Critics, including prominent figures like Elon Musk, have expressed concerns that today's language suggestions might be the starting point for more intrusive forms of monitoring and control over how individuals communicate in the digital space. This controversy ties into broader discussions about Big Tech's influence over public discourse and censorship, reflecting a tension between promoting diversity and inclusivity and preserving free speech and academic freedom. There is a growing concern about the role of large technology companies in shaping not only the tools we use but also the ways we think and communicate.

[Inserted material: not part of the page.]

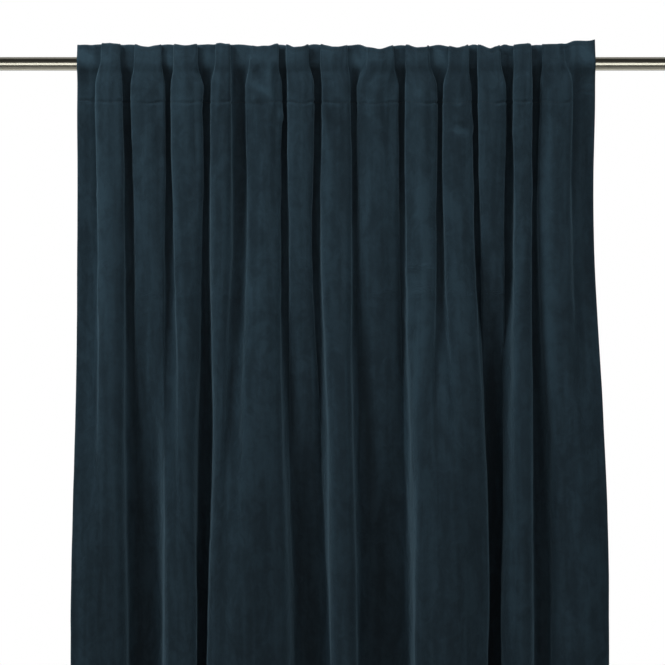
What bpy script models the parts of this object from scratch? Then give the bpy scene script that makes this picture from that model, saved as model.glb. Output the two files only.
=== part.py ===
# A velvet curtain panel that hangs in soft uneven folds from a round steel rod. Fourteen tabs sewn
# behind its heading loop over the rod. Run with: blender --background --python part.py
#
# Frame: metres, +Z up. The origin is the middle of the rod's axis, which lies along X. The curtain's
# face looks towards -Y.

import math
from collections import namedtuple

import bmesh
import bpy
import numpy

COLLECTION_NAME = "velvet_curtain_on_rod"

# Rod: a tube with closed ends, built solid.
ROD_DIAMETER = 0.020
ROD_LENGTH = 1.200
ROD_SIDES = 32

# Cloth as cut and hemmed, before it is hung.
PANEL_WIDTH = 1.350
PANEL_LENGTH = 2.400
CLOTH_THICKNESS = 0.002

# Tabs: short strips of woven tape, sewn flat to the back of the heading.
TAB_COUNT = 14
TAB_PITCH = 0.100
TAB_WIDTH = 0.016
TAB_THICKNESS = 0.0015
TAB_SEAM = 0.008
TAB_TOP = 0.022
TAB_ARC_STEPS = 6
FIRST_TAB = -0.363

# Heights above the rod's axis.
TOP_EDGE = 0.028
HEADING_SEAM = -0.058
TAB_BOTTOM = HEADING_SEAM - TAB_SEAM
HEM = TOP_EDGE - PANEL_LENGTH

# Neighbouring pieces stay this far apart.
GAP = 0.0003

# One point of a cross section is worked out for each step of cloth.
CLOTH_STEP = 0.001

# Cloth beyond the first and the last tab, which hangs flat. The last corner stands a little higher.
END_CLOTH = (PANEL_WIDTH - TAB_PITCH * (TAB_COUNT - 1)) / 2
RIGHT_END_TOP = 0.035

# The folds between neighbouring tabs, from left to right. width is the distance between the two
# tabs. face is how wide the fold's front looks and lean how far it lies to the right of the fold's
# middle, first beside the rod and then from the seam down. top is the height of the fold's upper
# edge, and settled the distance below the rod at which it has joined the low folds.
HeadingFold = namedtuple("HeadingFold", "width rod_face rod_lean face lean top settled")
HEADING_FOLDS = (
    HeadingFold(0.051, 0.030, 0.002, 0.039, -0.002, 0.027, 1.00),
    HeadingFold(0.060, 0.041, 0.001, 0.051, 0.000, 0.022, 0.90),
    HeadingFold(0.054, 0.033, 0.000, 0.050, 0.002, 0.024, 1.00),
    HeadingFold(0.054, 0.022, 0.002, 0.030, -0.002, 0.026, 1.00),
    HeadingFold(0.062, 0.036, 0.010, 0.054, 0.005, 0.024, 0.90),
    HeadingFold(0.049, 0.033, -0.001, 0.041, 0.006, 0.022, 1.00),
    HeadingFold(0.060, 0.041, -0.002, 0.043, 0.003, 0.025, 1.00),
    HeadingFold(0.069, 0.038, 0.008, 0.064, 0.002, 0.020, 0.95),
    HeadingFold(0.057, 0.038, -0.005, 0.050, 0.003, 0.023, 0.90),
    HeadingFold(0.053, 0.031, 0.005, 0.043, 0.002, 0.023, 0.80),
    HeadingFold(0.048, 0.033, -0.002, 0.046, 0.003, 0.021, 0.70),
    HeadingFold(0.042, 0.026, 0.003, 0.028, 0.003, 0.027, 1.00),
    HeadingFold(0.066, 0.031, -0.010, 0.047, -0.004, 0.028, 0.80),
)

# The broad folds that the heading's folds merge into further down, from left to right. cloth is a
# fold's length when flat, width and back are how far its right end lies to the right of its left end
# and behind it, dip is how much its front hollows, in degrees. open_side is -1 where the cloth begins
# at the front of the fold and 1 where it ends there.
LowFold = namedtuple("LowFold", "cloth width back face lean dip open_side")
LOW_FOLDS = (
    LowFold(0.155, 0.111, 0.000, 0.080, 0.000, 2.0, -1),
    LowFold(0.170, 0.082, -0.004, 0.047, 0.013, 0.0, 0),
    LowFold(0.250, 0.161, 0.004, 0.121, -0.016, 6.0, 0),
    LowFold(0.200, 0.111, -0.006, 0.039, -0.002, 0.0, 0),
    LowFold(0.300, 0.171, 0.034, 0.113, 0.010, 9.0, 0),
    LowFold(0.160, 0.071, -0.034, 0.041, 0.000, 0.0, 0),
    LowFold(0.115, 0.092, 0.000, 0.080, 0.000, 2.0, 1),
)
LOW_LEFT_EDGE = -0.394

# A fold's two flanks stand at least and at most this steep. Their bends are this long, along the
# cloth, and the front between them bows by this much.
LEAST_STEEP = math.radians(92.0)
MOST_STEEP = math.radians(128.0)
STEEPER_BY = math.radians(2.0)
HEADING_BEND = 0.016
LOW_BEND = 0.026
BOW = math.radians(24.0)

# Width of the flat strip of cloth in each valley, at the rod and below the heading.
ROD_VALLEY = 0.010
NARROW_VALLEY = 0.006

# How far behind the rod's axis the valleys lie at each height. The rod holds them forward, below it
# they fall back.
Station = namedtuple("Station", "height back")
VALLEY_LINE = (
    Station(height=TOP_EDGE, back=-0.0050),
    Station(height=0.014, back=-0.0086),
    Station(height=0.000, back=-0.0124),
    Station(height=-0.014, back=-0.0066),
    Station(height=-0.034, back=-0.0025),
    Station(height=HEADING_SEAM, back=-0.0010),
    Station(height=TAB_BOTTOM, back=-0.0010),
    Station(height=-0.120, back=0.0055),
    Station(height=-0.360, back=0.0190),
    Station(height=HEM, back=0.0240),
)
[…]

In the educational context, for students and young users, this tool has the potential to shape their understanding of language and expression, influencing their communication skills and critical thinking abilities. This is a problem not to be taken lightly. The worry is that the normalization of such features could lead to a generation less adept at navigating complex linguistic and cultural landscapes.
This feature comes at a time when debates about free speech, censorship, and political correctness are particularly intense. It serves as a microcosm of larger societal discussions about the boundaries of expression and the role of technology in policing these boundaries. The introduction of this feature by Microsoft could be seen as reflective of broader societal shifts towards greater control over language and expression.
Microsoft's initiative to promote inclusivity through language is being championed as some kind of step towards addressing bias, but is that really what it is? This next step in language policing will only further open up a large range of issues related to free speech, censorship, and the impact of technology on cultural norms and personal expression. As society continues to grapple with these complex issues, the role of technology in shaping language and thought remains a critical area of discussion. The debate over Microsoft Word’s new feature exemplifies the ongoing struggle to balance the benefits of technological advancement with the preservation of individual freedoms and cultural diversity.